Psoralens: Novel modulators of Cl- secretion

We evaluated effects of psoralens on Cl- secretion (short-circuit current, I-sc) across T84 monolayers. Methoxsalen failed to increase I-sc. Several observations suggest that psoralens open cystic fibrosis transmembrane conductance regulator Cl- channels. I) After activation of the Ca2+- dependent basolateral membrane K+ channel (K-Ca) by 1-ethyl-2-benzimidazolinone or thapsigargin, methoxsalen (10 mu M) further increased I-sc. 2) When added before carbachol (CCh), methoxsalen potentiated the I-sc response to CCh, as predicted, if it increased apical Cl- conductance. 3) After establishment of a mucosal-to-serosal Cl- gradient and permeabilization of basolateral membrane with nystatin, psoralens increased Cl- current, which was inhibited by glibenclamide.

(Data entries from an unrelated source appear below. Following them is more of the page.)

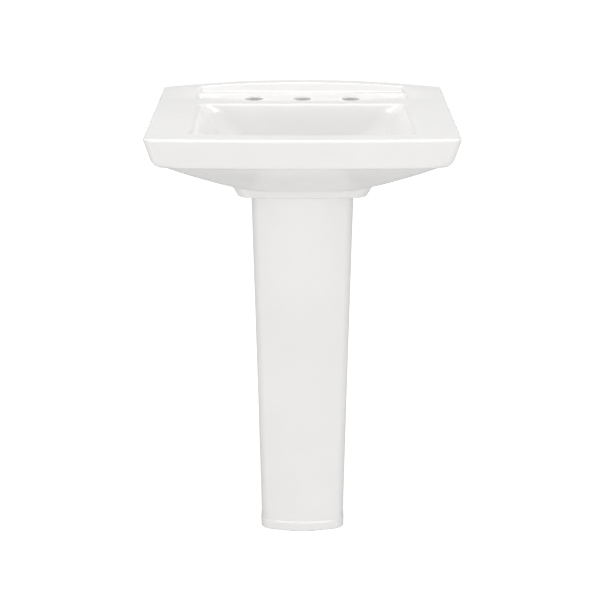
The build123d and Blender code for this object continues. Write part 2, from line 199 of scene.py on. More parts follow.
# %% Rounded combinations
def both(a, b, radius):
    """Inside both fields, with the edge between them rounded."""
    corner = np.hypot(np.maximum(a + radius, 0), np.maximum(b + radius, 0))
    return np.minimum(np.maximum(a, b), -radius) + corner


def either(a, b, radius):
    """Inside one field or the other, with a fillet between them."""
    return -both(-a, -b, radius)


def smooth_step(value, low, high):
    """0 below low, 1 above high, and an even curve between them."""
    t = np.clip((value - low) / (high - low), 0, 1)
    return t * t * (3 - 2 * t)


# %% Drawing off the skin
def field_slope(field, points, step=0.05):
    """The field's gradient at each point."""
    slope = np.empty_like(points)
    for axis in range(3):
        ahead, behind = points.copy(), points.copy()
        ahead[:, axis] += step
        behind[:, axis] -= step
        slope[:, axis] = (field(*ahead.T) - field(*behind.T)) / (2 * step)
    return slope


def settle(field, points, rounds=4):
    """Carries points onto the field's zero surface."""
    for _ in range(rounds):
        slope = field_slope(field, points)
        steep = np.maximum((slope ** 2).sum(1), 0.05)
        move = slope * (field(*points.T) / steep)[:, None]
        points = points - np.clip(move, -2.0, 2.0)
    return points


def draw_skin(field, low, high, pitch):
    """Points and squares of the field's surface inside a box, in millimetres."""
    axes = [np.arange(low[i] - 2 * pitch, high[i] + 3 * pitch, pitch) for i in range(3)]
    grid = np.meshgrid(*axes, indexing="ij")
    value = field(*grid).astype(np.float32)
    inside = value < 0
    cells = tuple(n - 1 for n in value.shape)
    total = np.zeros(cells + (3,))
    count = np.zeros(cells)
    corners = [(i, j, k) for i in (0, 1) for j in (0, 1) for k in (0, 1)]
    for start in corners:
        for axis in range(3):
            if start[axis]:
                continue
            end = tuple(s + (n == axis) for n, s in enumerate(start))
            a = value[tuple(slice(s, s + n) for s, n in zip(start, cells))]
            b = value[tuple(slice(s, s + n) for s, n in zip(end, cells))]
            crossed = (a < 0) != (b < 0)
            share = np.where(crossed, a / np.where(crossed, a - b, 1), 0)
            for n in range(3):
                along = share if n == axis else start[n]
                total[..., n] += np.where(crossed, along, 0)
            count += crossed
    held = count > 0
    number = np.full(cells, -1)
    number[held] = np.arange(held.sum())
    place = np.argwhere(held) + total[held] / count[held][:, None]
    points = np.array([a[0] for a in axes]) + place * pitch
    squares = []
    for axis in range(3):
        one, two = (axis + 1) % 3, (axis + 2) % 3
        ahead = np.roll(inside, -1, axis)
        crossed = inside != ahead
        for n in range(3):
            edge = [slice(None)] * 3
            edge[n] = slice(-1, None)
            crossed[tuple(edge)] = False
            if n != axis:
                edge[n] = slice(0, 1)
                crossed[tuple(edge)] = False
        at = np.argwhere(crossed)
        around = []
        for back_one, back_two in ((1, 1), (0, 1), (0, 0), (1, 0)):
            cell = at.copy()
            cell[:, one] -= back_one
            cell[:, two] -= back_two
            around.append(number[tuple(cell.T)])
        quad = np.stack(around, 1)
        leaving = inside[tuple(at.T)]
        quad[~leaving] = quad[~leaving][:, ::-1]
        squares.append(quad)
    return points, np.concatenate(squares)


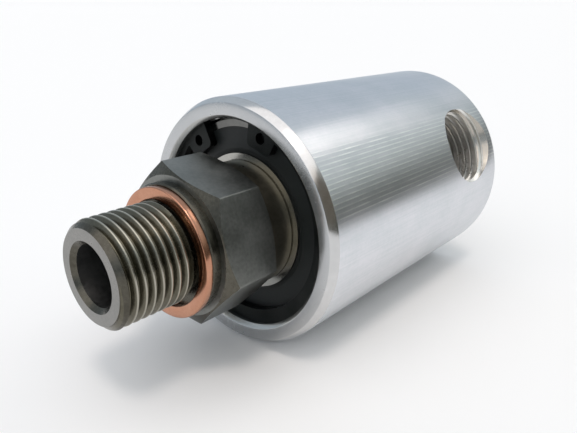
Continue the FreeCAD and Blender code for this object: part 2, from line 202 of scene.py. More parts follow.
def arithmetic(tree, operation, first, second=None, third=None, clamp=False):
    """One Math node. Each value is a number or a socket."""
    node = add_node(tree, "ShaderNodeMath", operation=operation, use_clamp=clamp)
    for index, value in enumerate((first, second, third)):
        if value is None:
            continue
        if isinstance(value, (int, float)):
            node.inputs[index].default_value = value
        else:
            join(tree, value, node.inputs[index])
    return node.outputs[0]


def polar_place(tree):
    """x along the axis, distance from it, and the direction round it as a unit sine and cosine."""
    place = add_node(tree, "ShaderNodeTexCoord").outputs["Object"]
    split = add_node(tree, "ShaderNodeSeparateXYZ")
    join(tree, place, split.inputs[0])
    x, y, z = split.outputs
    squares = arithmetic(tree, "ADD", arithmetic(tree, "MULTIPLY", y, y), arithmetic(tree, "MULTIPLY", z, z))
    distance = arithmetic(tree, "MAXIMUM", arithmetic(tree, "SQRT", squares), 0.00001)
    sine = arithmetic(tree, "DIVIDE", arithmetic(tree, "MULTIPLY", y, -1.0), distance)
    cosine = arithmetic(tree, "DIVIDE", z, distance)
    return x, distance, sine, cosine


def noise_at(tree, first, second, third, detail=2.0):
    """Smooth random value from 0 to 1 at three coordinates counted in noise cells."""
    place = add_node(tree, "ShaderNodeCombineXYZ")
    for index, value in enumerate((first, second, third)):
        join(tree, value, place.inputs[index])
    noise = add_node(tree, "ShaderNodeTexNoise")
    noise.inputs["Scale"].default_value = 1.0
    noise.inputs["Detail"].default_value = detail
    join(tree, place.outputs[0], noise.inputs["Vector"])
    return noise.outputs["Factor"] if "Factor" in noise.outputs else noise.outputs["Fac"]


def make_lathe_rings():
    """Fine rings that a turning tool leaves. Rings per metre and how far one lasts round the axis."""
    group, given, result = start_group(
        "lathe_rings", {"Rings per metre": 4000.0, "Breaks round the axis": 2.0},
        {"Height": "NodeSocketFloat"})
    x, distance, sine, cosine = polar_place(group)
    face_share = 1.37
    across = arithmetic(group, "ADD", x, arithmetic(group, "MULTIPLY", distance, face_share))
    breaks = given.outputs["Breaks round the axis"]
    noise = noise_at(group, arithmetic(group, "MULTIPLY", across, given.outputs["Rings per metre"]),
                     arithmetic(group, "MULTIPLY", sine, breaks),
                     arithmetic(group, "MULTIPLY", cosine, breaks))
    join(group, noise, result.inputs["Height"])
    return group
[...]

In contrast, neither TS-TM calix[4]arene nor Cd2+, inhibitors of outwardly rectifying Cl- channels and the ClC-2 Cl- channel, respectively, inhibited psoralen-induced Cl- current. In contrast to their effects on Cl- conductance, psoralens failed to significantly affect basolateral membrane K+ conductance; subsequent addition of 1-ethyl-2-benzimidazolinone induced a large increase in K+ conductance. Also, in excised patches, methoxsalen failed to activate K-Ca. In addition to potentiating the peak response to CCh, psoralens induced a secondary, sustained response. Indeed, when added up to 60 min after return of CCh-induced I-sc to baseline, psoralens induced a sustained I-sc. This sustained response was inhibited by atropine, demonstrating the requirement for continuous muscarinic receptor activation by CCh. This sustained response was inhibited also by verapamil, removal of bath Ca2+, and charybdotoxin. These results suggest that return of I-sc to baseline after CCh stimulation is not due to downregulation of Ca2+ influx or K-Ca. Finally, we obtained similar results with psoralens in rat colon and primary cultures of murine tracheal epithelium. On the basis of these observations, we conclude that psoralens represent a novel class of Cl- channel openers that can be used to probe mechanisms underlying Ca2+-mediated Cl- secretion.